It wasn't often that the three of us could spend true quality time together all at once, so we didn't let the rare opportunity go to waste. We started our morning by heading inside a grocery store in our most comfortable sweatpants. Mae led us toward the best buys section. Igloo-style cat beds, non-stick frying pans and essential oils wax melts and a bunch of other crap you wouldn't otherwise buy if they weren't so cheap adorned the shelves.

We got a kick out of picking at least one odd thing to bring home with us. It was usually something we'd never need in a million years, like frog candles, snow globes or piggy banks. It'd started when my aunt visited me as a kid. She'd take me to the store and my parents had no say in the wacky things we'd purchased. It'd been the one tradition that'd stayed the same in the last four years since she'd become my guardian when my parents died.

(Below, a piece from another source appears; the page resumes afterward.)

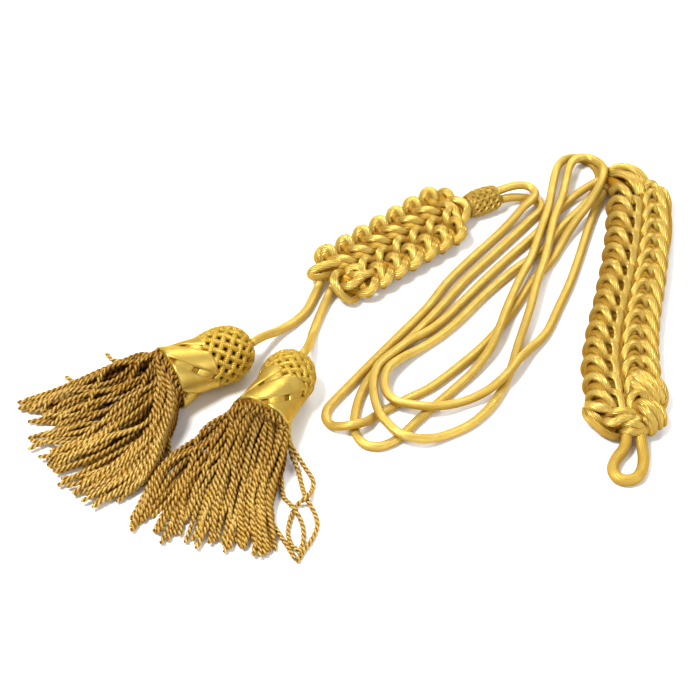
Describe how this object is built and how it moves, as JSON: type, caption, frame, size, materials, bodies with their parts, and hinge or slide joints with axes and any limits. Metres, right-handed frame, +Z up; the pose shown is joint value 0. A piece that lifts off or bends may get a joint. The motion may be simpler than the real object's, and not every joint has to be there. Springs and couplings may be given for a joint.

Nick's squeaky shoes and an older couple bickering about the best brand of cookies to buy broke through the quietness inside the building and kept me awake.

The arts and crafts section distracted Nick ahead of us. I went to join him, but my aunt held out her arm and stopped me in my tracks.

"Hold on a second. I want to talk to you. It's nothing serious," she said, monitoring her son and examining a cheap cake decorating kit at the same time. "You've been quiet this morning, well, this week really. You can tell me anything, you know that, right?"

"I know?" I said, playing dumb.

"So, is there something on your mind?"

"You want to have a heart to heart in the middle of a grocery store?" I asked.

She checked the back of the cake kit box and waited.

This is how we communicated. We spoke during car drives to school, through texts and phone calls, and behind the bathroom door while we got ready in the mornings. We had no choice. Our schedules forced us to get creative.

And it worked. However, admitting my boyfriend cheated on me next to a bunch of crappy baking equipment wasn't something I wanted to do. I hadn't processed what he'd done yet. Was it really the best idea to admit to my aunt that her niece had gotten cheated on when she stood next to a bunch of sharp kitchen knives? Probably not.

There was one other thing that I could whine about.

"Dad's hoodie has been gone for a week and the girl who stole it hates my guts, so it'll probably come back smelling like bleach," I complained.

"Anything else I should know about?" she asked, somehow knowing that wasn't what troubled me, although Dad's stolen hoodie annoyed me.

She'd have to find out at some time. "I broke up with Carter."